Cluster altered magnetic and transport properties in Ge_1−x−yMn_xEu_yTe Available to Purchase

Magnetic and transport properties of Ge_1−x−yMn_xEu_yTe crystals with chemical compositions 0.041 ≤ x ≤ 0.092 and 0.010 ≤ y ≤ 0.043 are studied. Ferromagnetic order is observed at 150 < T < 160 K. Aggregation of magnetic ions into clusters is found to be the source of almost constant, composition independent Curie temperatures in our samples. Magnetotransport studies show that below 25 K there is a negative magnetoresistance, which is not linear and has a minimum and above 60 K the magnetoresistance is positive and linear. Negative magnetoresistance detected at T < 25 K is found to be due to a tunneling of spin-polarized electrons between ferromagnetic clusters.

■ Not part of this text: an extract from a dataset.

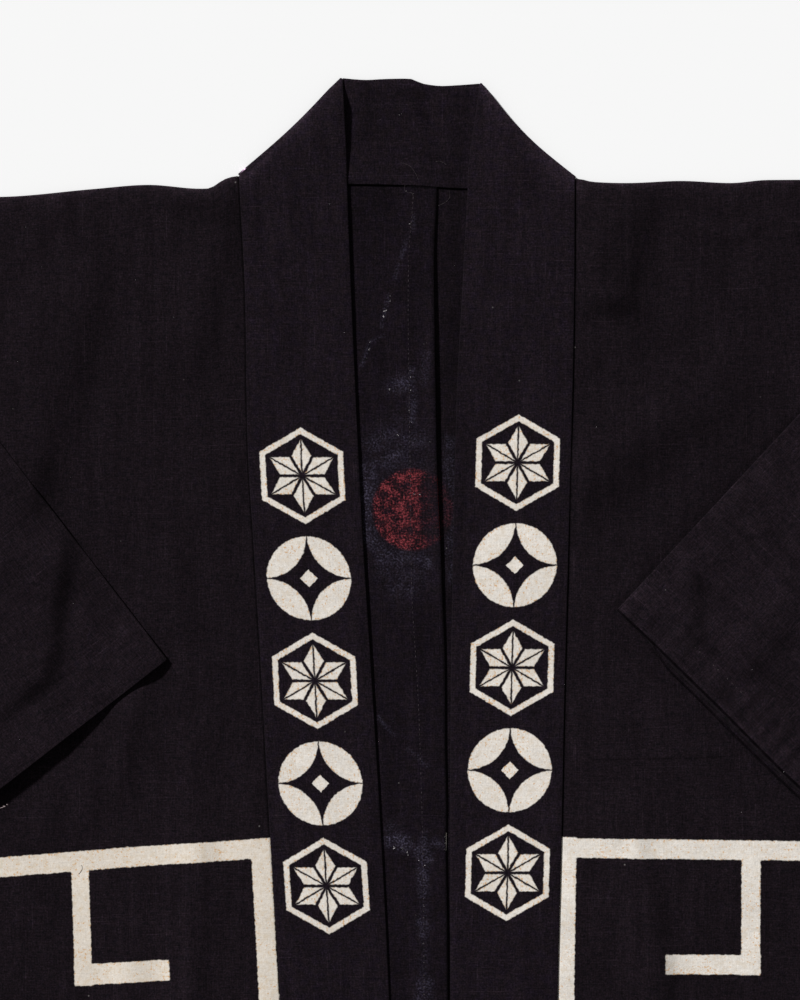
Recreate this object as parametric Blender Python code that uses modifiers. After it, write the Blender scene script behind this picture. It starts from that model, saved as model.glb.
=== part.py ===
"""A happi coat laid out flat on its back, with both sleeves folded in over the fronts.

Units are metres and +Z is up. The coat is drawn with its nape at the origin, +X towards its
own left sleeve, +Y towards the collar and its outer back on Z = 0. An empty then moves it so
that the middle of its underside is the origin. Names say left and right as seen from above.
"""

import math
from collections import namedtuple

import bmesh
import bpy
from mathutils import Vector

# Cut of the coat.
BODY_HALF_WIDTH = 0.312  # centre back to side seam
BODY_LENGTH = 0.780  # shoulder fold to hem
SLEEVE_WIDTH = 0.3245  # armhole to cuff
SLEEVE_DEPTH = 0.300  # shoulder fold to underarm fold
SEAM_TURNING = 0.0130  # cloth past the centre back seam, pressed towards +X

# Walls and the gaps between pieces.
CLOTH_WALL = 0.0010
BAND_WALL = 0.0022  # the collar band is two layers with the seam's edges inside
SEAM_GAP = 0.0005

# How the coat lies. Heights are those of the middle of each wall.
BODY_SHIFT = 0.003  # the body's middle lies this far from the nape
BACK_HEIGHT = CLOTH_WALL / 2
TURNED_HEIGHT = BACK_HEIGHT + 0.0013
UPPER_TURNED_HEIGHT = TURNED_HEIGHT + 0.0013
FRONT_HEIGHT = 0.0026
BAND_HEIGHT = 0.0030
BAND_BACK_HEIGHT = BAND_WALL / 2
BAND_FOLD_RADIUS = 0.0014
BAND_FALL_LENGTH = 0.070  # the bands come down from the mitres over this length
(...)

A linear positive magnetoresistance is identified to be a geometrical effect related to the presence of ferromagnetic clusters inside the semiconductor matrix. The product of the polarization constant (P) and the inter-grain exchange constant (J), JP, varies between about 0.13 meV and 0.99 meV. A strong anomalous Hall effect is observed for T ≤ T_C, where T_C is the Curie temperature, with coefficients R_S independent of temperature. The scaling analysis of the AHE leads to a conclusion that this effect is due to a skew scattering mechanism.